* START *
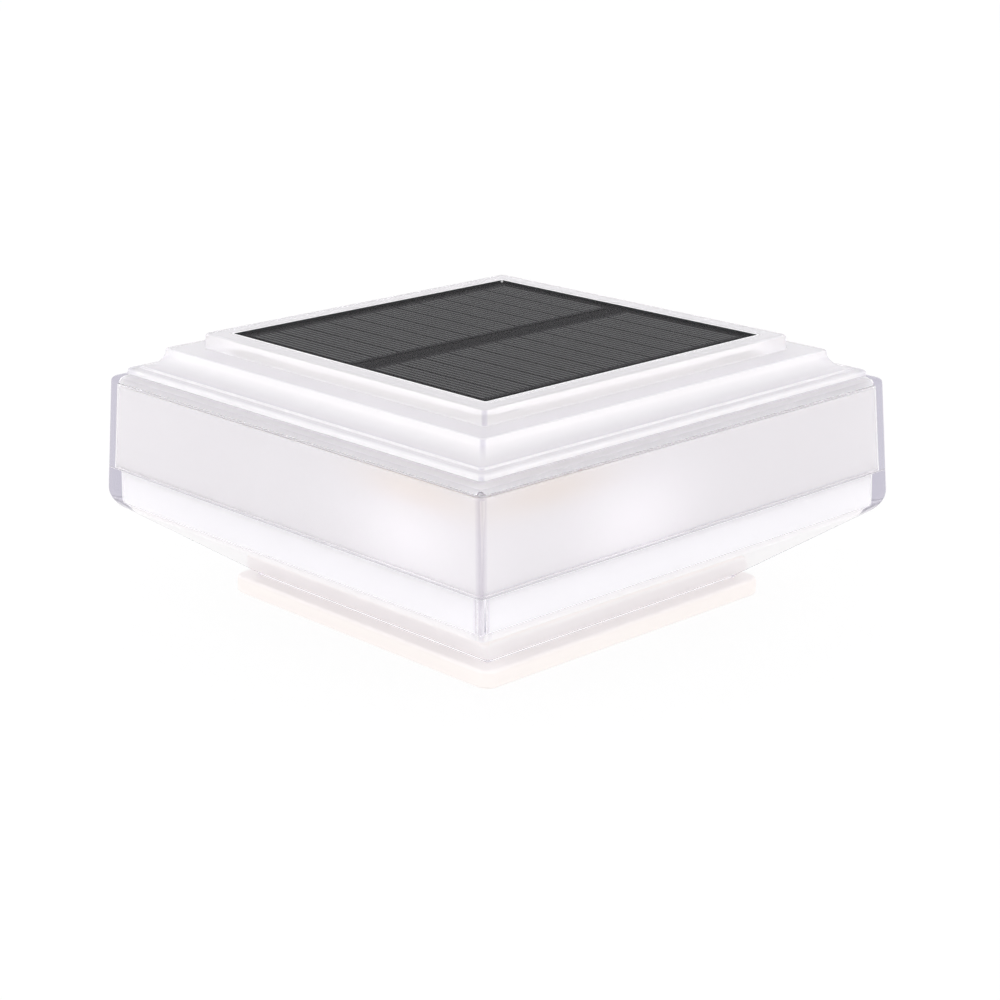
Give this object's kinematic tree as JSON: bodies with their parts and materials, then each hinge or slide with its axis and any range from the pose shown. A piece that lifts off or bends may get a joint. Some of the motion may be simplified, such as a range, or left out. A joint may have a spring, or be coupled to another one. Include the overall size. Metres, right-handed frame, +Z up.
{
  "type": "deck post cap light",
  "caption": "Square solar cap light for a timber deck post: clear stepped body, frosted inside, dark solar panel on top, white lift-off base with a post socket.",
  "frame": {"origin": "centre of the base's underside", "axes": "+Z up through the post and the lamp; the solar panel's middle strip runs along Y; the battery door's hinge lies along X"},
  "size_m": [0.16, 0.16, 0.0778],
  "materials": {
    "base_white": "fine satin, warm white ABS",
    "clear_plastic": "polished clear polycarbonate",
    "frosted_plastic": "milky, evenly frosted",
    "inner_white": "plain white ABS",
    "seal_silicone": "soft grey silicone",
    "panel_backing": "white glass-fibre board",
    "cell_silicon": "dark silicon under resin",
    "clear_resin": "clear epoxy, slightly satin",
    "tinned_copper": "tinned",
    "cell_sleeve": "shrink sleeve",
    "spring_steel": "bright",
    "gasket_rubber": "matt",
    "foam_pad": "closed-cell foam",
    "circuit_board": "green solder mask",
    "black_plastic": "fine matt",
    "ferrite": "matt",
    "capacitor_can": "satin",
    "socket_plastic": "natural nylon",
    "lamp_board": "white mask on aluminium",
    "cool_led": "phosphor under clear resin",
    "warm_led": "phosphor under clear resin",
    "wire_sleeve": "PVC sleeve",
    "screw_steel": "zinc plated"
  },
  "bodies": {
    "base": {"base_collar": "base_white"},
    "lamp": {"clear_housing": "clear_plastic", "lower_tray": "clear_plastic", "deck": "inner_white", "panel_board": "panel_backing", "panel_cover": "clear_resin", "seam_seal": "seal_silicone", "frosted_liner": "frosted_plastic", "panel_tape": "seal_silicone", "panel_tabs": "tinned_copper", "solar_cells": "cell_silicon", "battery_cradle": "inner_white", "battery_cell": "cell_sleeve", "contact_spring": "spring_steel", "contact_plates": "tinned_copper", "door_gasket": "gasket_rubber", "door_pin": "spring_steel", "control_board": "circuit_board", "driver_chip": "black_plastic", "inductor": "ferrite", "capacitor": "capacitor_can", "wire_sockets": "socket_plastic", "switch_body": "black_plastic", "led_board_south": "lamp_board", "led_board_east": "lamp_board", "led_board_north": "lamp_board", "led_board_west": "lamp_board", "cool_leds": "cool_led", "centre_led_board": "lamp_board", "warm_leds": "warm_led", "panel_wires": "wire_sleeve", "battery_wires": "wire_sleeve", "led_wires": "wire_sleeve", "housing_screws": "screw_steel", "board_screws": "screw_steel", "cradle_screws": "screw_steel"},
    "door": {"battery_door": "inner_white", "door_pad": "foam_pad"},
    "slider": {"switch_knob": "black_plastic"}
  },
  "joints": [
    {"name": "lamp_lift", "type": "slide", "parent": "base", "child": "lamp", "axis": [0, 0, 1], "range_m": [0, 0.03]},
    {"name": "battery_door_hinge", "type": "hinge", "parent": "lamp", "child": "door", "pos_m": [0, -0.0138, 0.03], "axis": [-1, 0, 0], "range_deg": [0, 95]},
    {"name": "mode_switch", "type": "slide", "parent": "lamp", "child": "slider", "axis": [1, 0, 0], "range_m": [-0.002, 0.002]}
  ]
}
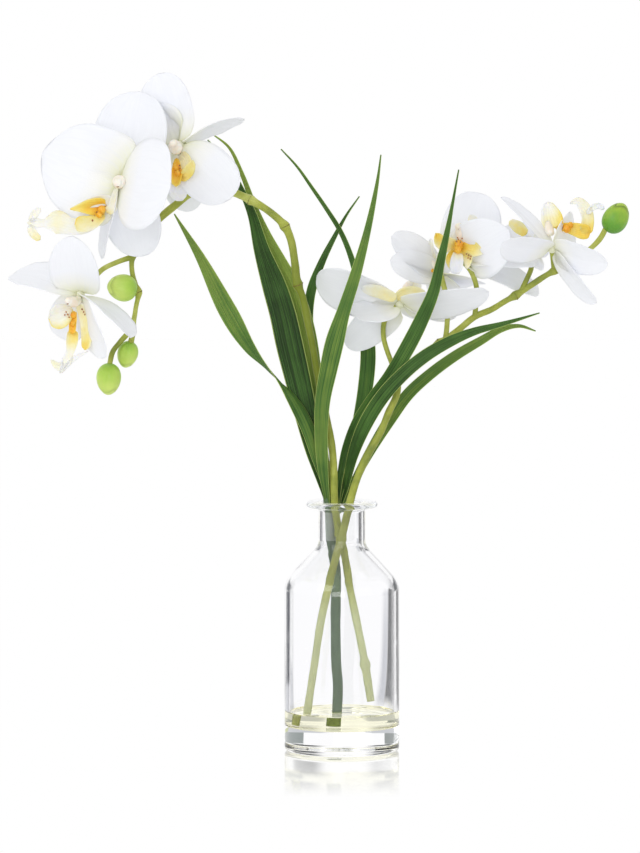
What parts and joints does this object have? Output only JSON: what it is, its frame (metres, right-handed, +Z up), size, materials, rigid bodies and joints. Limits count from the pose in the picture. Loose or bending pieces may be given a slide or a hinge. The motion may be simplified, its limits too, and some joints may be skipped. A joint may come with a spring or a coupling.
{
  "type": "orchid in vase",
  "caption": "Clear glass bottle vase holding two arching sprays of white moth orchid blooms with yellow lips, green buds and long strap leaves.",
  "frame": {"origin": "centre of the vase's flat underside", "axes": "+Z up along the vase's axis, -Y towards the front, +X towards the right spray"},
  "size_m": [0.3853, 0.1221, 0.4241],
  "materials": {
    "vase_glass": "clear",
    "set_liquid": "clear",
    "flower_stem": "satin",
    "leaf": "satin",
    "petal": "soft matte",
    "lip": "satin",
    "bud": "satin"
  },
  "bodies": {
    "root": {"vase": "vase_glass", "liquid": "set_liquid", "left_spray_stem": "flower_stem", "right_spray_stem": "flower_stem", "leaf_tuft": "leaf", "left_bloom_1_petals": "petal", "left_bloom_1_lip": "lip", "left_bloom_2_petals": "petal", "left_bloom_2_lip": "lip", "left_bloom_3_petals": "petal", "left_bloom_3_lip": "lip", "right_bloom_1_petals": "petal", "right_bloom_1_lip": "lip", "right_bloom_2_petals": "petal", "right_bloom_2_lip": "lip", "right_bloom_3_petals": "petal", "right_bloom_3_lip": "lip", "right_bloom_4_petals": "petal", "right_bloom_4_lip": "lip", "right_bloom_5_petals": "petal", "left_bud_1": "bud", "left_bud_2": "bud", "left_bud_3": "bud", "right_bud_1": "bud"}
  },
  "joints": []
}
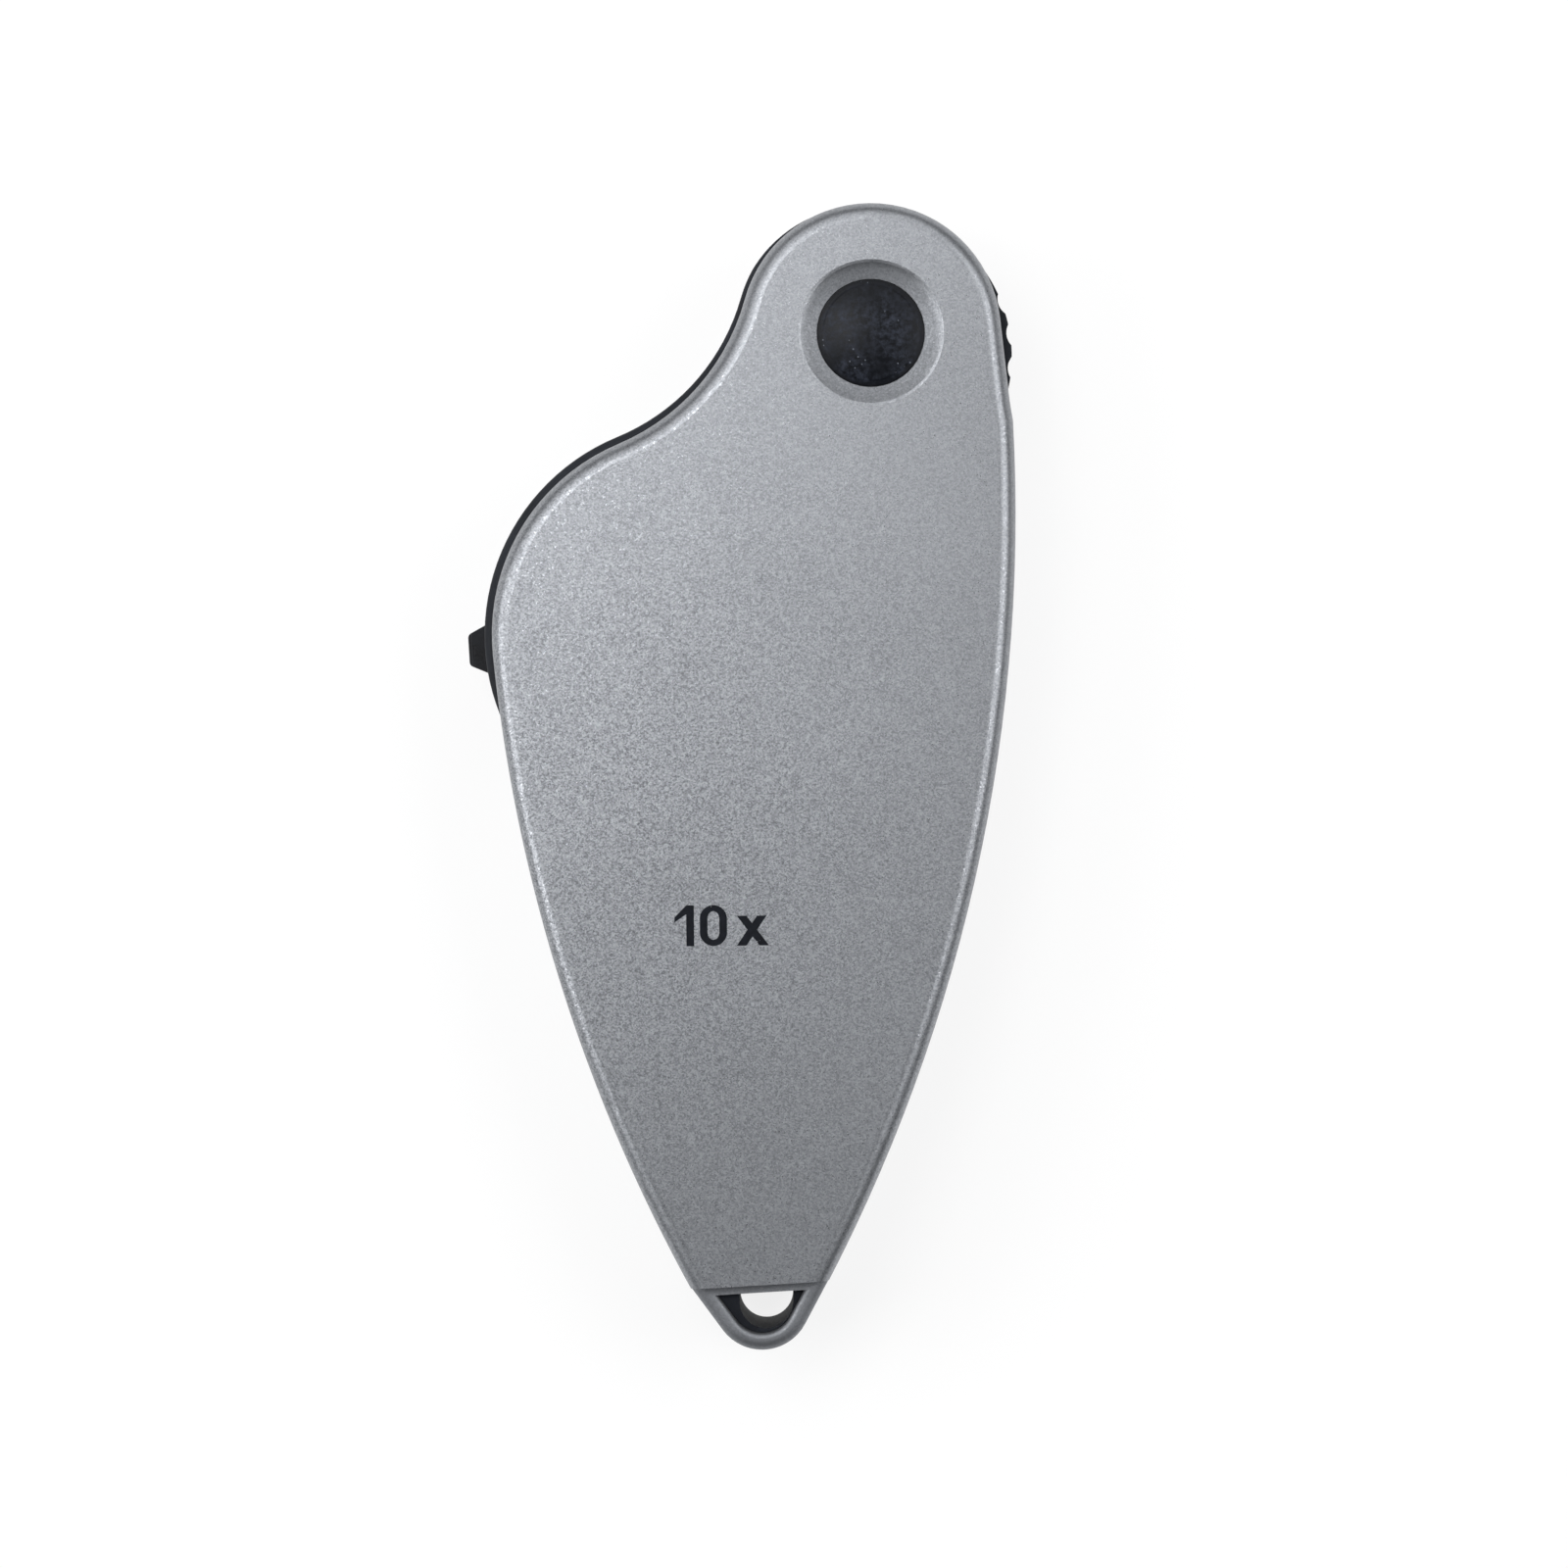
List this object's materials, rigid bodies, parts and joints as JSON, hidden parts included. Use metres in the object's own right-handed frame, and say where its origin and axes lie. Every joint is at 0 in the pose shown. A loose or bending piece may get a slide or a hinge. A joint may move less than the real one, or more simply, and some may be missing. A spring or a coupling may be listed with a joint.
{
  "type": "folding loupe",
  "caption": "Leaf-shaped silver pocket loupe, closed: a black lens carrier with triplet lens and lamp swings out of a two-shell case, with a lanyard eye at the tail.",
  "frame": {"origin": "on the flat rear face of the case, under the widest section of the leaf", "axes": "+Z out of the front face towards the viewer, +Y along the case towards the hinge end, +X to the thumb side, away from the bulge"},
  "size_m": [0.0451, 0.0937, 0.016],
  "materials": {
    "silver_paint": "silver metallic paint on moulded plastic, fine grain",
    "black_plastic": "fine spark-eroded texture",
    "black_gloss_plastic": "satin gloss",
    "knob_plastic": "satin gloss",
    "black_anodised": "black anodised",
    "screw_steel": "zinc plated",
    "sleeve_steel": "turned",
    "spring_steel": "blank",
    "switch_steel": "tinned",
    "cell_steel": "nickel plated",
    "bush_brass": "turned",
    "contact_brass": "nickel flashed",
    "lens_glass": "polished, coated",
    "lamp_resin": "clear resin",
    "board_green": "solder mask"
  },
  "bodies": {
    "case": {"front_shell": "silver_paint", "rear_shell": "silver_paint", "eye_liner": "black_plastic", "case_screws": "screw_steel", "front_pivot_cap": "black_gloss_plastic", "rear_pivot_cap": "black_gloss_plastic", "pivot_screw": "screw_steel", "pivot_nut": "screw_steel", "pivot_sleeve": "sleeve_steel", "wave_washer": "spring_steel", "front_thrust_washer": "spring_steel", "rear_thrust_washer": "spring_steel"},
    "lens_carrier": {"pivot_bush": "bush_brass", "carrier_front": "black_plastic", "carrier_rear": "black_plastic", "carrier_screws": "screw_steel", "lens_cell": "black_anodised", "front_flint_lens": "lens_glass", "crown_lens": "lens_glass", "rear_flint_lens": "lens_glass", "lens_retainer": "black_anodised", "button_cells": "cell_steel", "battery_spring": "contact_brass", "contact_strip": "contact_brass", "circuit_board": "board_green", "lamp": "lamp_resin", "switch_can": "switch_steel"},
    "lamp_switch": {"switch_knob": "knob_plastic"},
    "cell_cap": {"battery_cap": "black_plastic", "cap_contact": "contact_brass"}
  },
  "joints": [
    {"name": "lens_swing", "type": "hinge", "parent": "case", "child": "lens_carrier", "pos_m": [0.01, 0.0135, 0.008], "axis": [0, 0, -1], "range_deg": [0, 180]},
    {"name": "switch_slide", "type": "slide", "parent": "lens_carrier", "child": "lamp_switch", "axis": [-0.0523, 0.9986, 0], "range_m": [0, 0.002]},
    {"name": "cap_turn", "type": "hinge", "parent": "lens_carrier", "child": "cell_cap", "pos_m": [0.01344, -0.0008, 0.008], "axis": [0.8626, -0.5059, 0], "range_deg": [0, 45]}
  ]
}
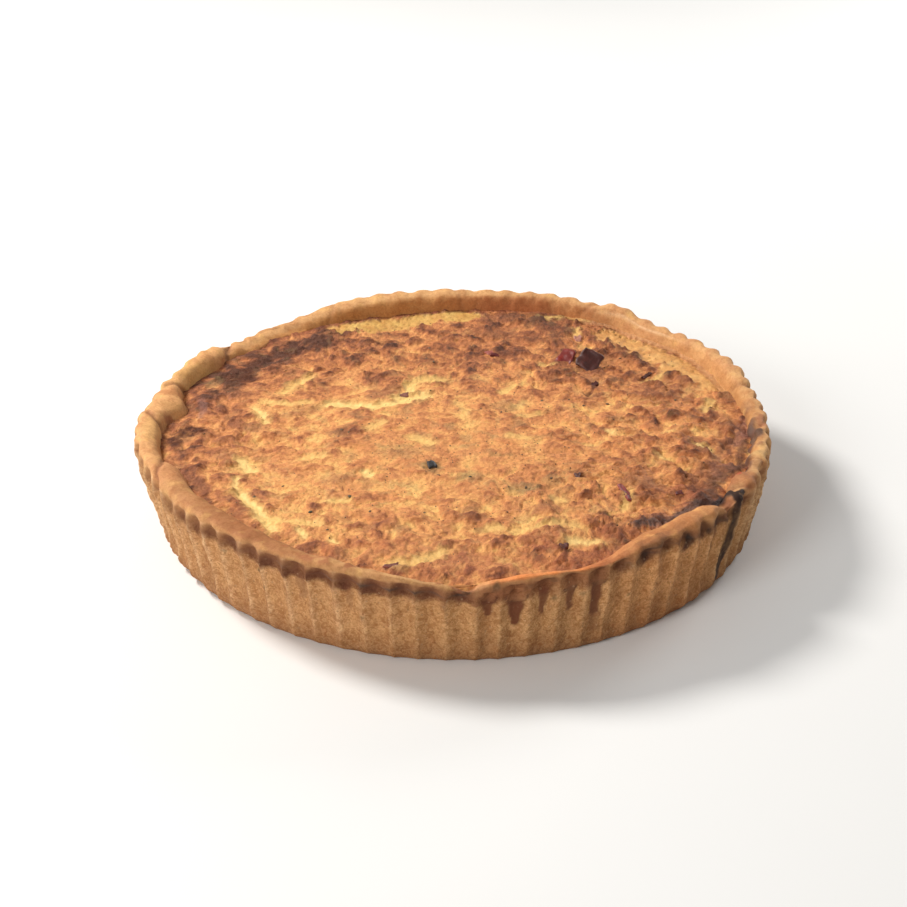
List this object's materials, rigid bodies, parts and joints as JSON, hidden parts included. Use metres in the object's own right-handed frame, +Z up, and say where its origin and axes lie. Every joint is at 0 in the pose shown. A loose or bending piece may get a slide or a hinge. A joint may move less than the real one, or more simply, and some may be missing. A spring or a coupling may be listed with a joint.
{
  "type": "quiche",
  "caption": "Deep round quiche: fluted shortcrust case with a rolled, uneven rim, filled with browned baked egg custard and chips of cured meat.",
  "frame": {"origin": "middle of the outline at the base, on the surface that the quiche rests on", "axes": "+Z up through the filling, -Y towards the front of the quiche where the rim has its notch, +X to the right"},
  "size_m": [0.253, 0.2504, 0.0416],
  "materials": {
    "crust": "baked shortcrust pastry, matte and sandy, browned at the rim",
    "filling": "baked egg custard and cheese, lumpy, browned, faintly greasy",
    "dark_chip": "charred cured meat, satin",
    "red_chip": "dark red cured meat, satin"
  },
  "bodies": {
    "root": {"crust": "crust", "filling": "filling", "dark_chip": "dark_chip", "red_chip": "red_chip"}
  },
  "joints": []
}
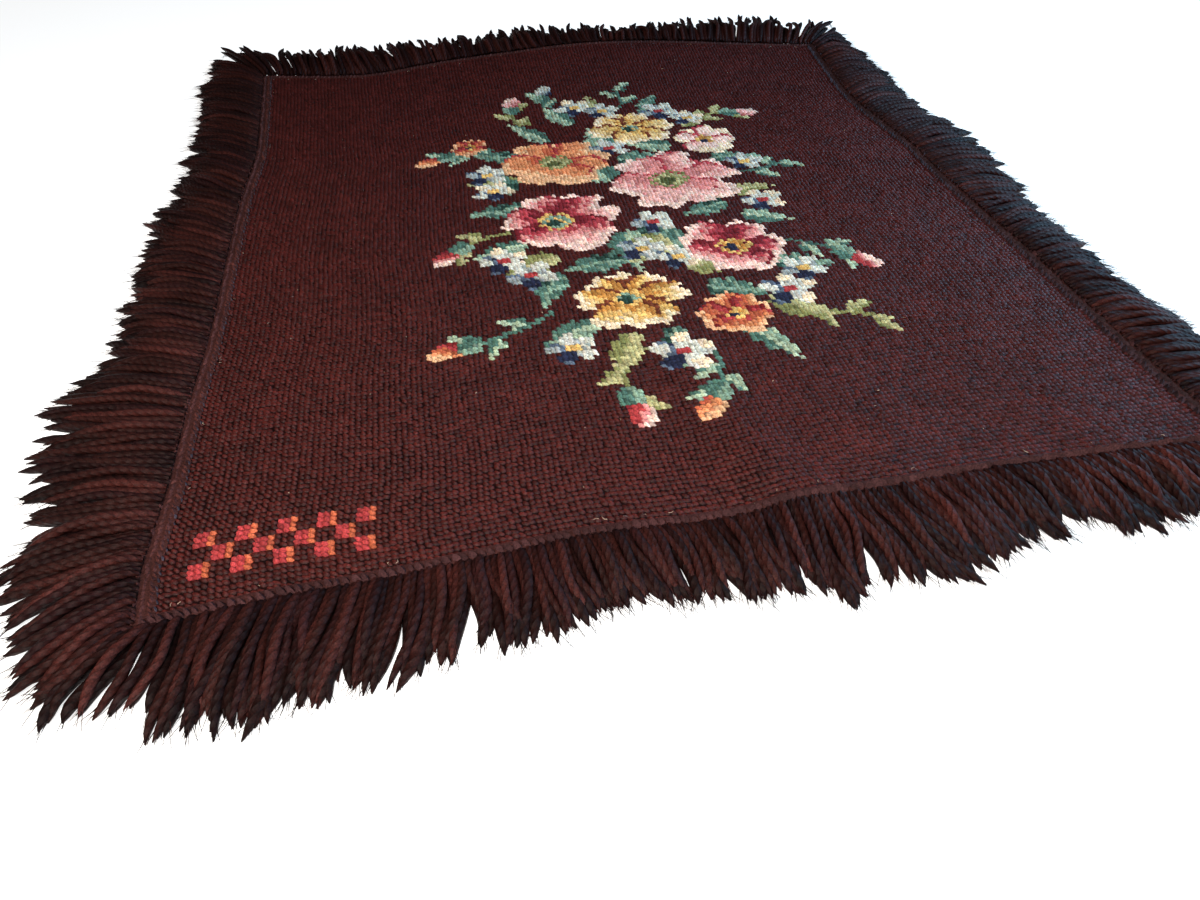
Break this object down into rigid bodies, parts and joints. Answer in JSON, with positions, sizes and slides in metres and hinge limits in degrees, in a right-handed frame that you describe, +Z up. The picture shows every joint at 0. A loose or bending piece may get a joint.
* END *
> _The exercise_
Return every line holding the word "included" from the records.

> _Response to this exercise_
List this object's materials, rigid bodies, parts and joints as JSON, hidden parts included. Use metres in the object's own right-handed frame, and say where its origin and axes lie. Every joint is at 0 in the pose shown. A loose or bending piece may get a slide or a hinge. A joint may move less than the real one, or more simply, and some may be missing. A spring or a coupling may be listed with a joint.
List this object's materials, rigid bodies, parts and joints as JSON, hidden parts included. Use metres in the object's own right-handed frame, +Z up, and say where its origin and axes lie. Every joint is at 0 in the pose shown. A loose or bending piece may get a slide or a hinge. A joint may move less than the real one, or more simply, and some may be missing. A spring or a coupling may be listed with a joint.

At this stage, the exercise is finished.